After we came back from San Diego Comic-Con, Rob had a long-standing visit with his parents scheduled. Which is fine, except Rob forgot that his parents weren’t rocking the common decency to leave under cover of darkness on a Saturday night, leaving enough time for us to record a weekend podcast. Rob assumed leaving at off hours was normal, but then again, Rob has not given his Christian name to a hotel since 1994 for a reason. But we digress.

So Rob’s parents left Monday morning. Monday night, Rob and Amanda went into the Home Office Basement Recording Studio to tape a show. Which is normal, if late… except the puddle we walked into was not.

Long story short: our hot water heater blew out at some point between Sunday and Monday night, dumping dozens of gallons of (formerly) hot water onto the recording studio floor.
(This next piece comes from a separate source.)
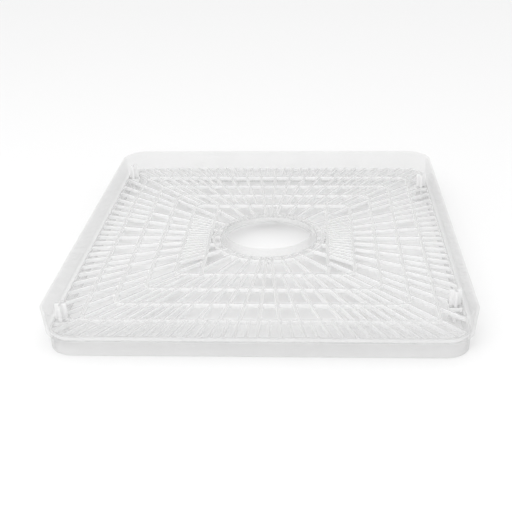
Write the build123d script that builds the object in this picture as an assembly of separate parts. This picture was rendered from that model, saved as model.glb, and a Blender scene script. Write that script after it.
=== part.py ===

Luckily, none of the water reached the recording studio area, so our equipment is intact. Unluckily, dozens of gallons of water never goes anywhere you want to (protip: you don’t want that water to go ANYWHERE except the hot water tank).

So our recording studio is working. It is, however, currently filled with no less than nine industrial fans and two Big Iron dehumidifiers of the type that would make Kevin Costner’s Waterworld obsolete in a month. We have a humidity detector in the studio, and it says that it is currently Arrakis in there. Problem is, it needs to be Arrakis for another several days before anyone can be certain that it won’t change from Dune into Tremors in there.

Therefore, we will likely be dark through this week. If things go well and we don’t have to have the recording studio walls sawed apart, put back together and painted, we should be back next week.

We’re sorry for the delay, but we are, after all, regular people with sub-regular water heating equipment. We’ll be back as soon as we can.